On one of the experiment conducted by Skinner, he placed a hungry rat inside the box. The rat was provided with food after it pressed the lever. The response of pressing the lever was seen to be done in a shorter interval for the second, third time and the interval kept on growing shorter. After a while, the rat had gained enough conscience to press the lever immediately every time it grew hungry. The conditioning was then deemed to be complete.
Here, food is the positive reinforcer, which led the rat to press the lever again and again.
Examples of Positive Reinforcement
- An employee works hard on the job and exceeds his monthly quota, upon which, he is rewarded with a bonus by his company.
- A student works hard in class and receives A+ grading, upon which, she is praised in front of the whole class.
The examples mentioned above can be easily understood.
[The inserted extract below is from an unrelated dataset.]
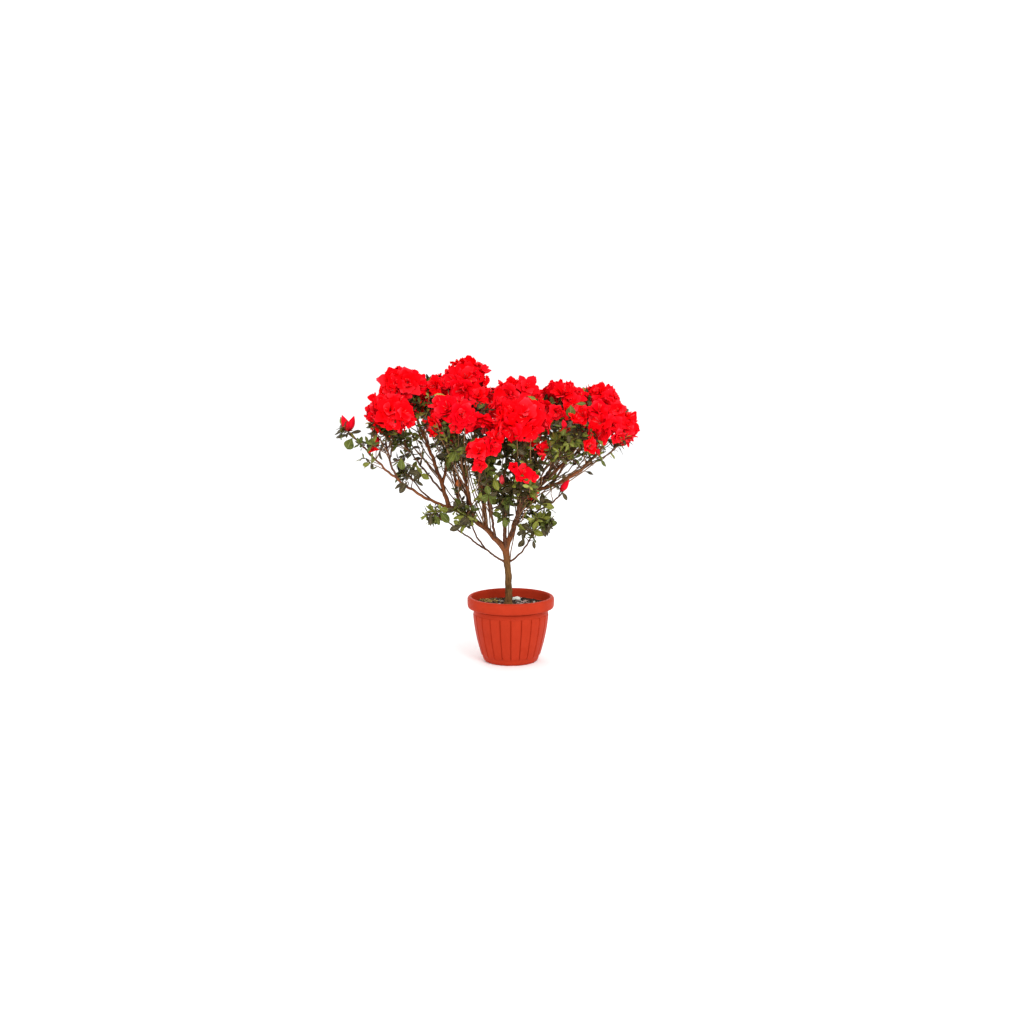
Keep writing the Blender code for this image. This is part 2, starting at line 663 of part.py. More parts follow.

Here, the bonus offered to the employee, and the A+ grading and the praise received by the student are the positive reinforcers.
Is Positive Reinforcer Effective?
Positive reinforcer has been found to be remarkably effective in most cases. Children are seen to be learning quickly if they receive proper attention or certain reinforcements. Likewise, the procedure can also be applied for teenagers, adults, or old people, of all genders.
But, there are certain factors that come into play when it comes to complete success of the method. Researchers have found out that positive reinforcement is most effective when it occurs immediately after the behavior. Also, the procedure tends to have better results when the reinforcer is applied frequently with enthusiasm.
The strength of the connection between the reinforcement and the behavior is another major factor that influences success rate of positive reinforcement. And the connection grows strong when the interval of time between a behavior and the presentation of positive reinforcement is short. Additionally, positive reinforcement tends to have best results when it is applied consistently.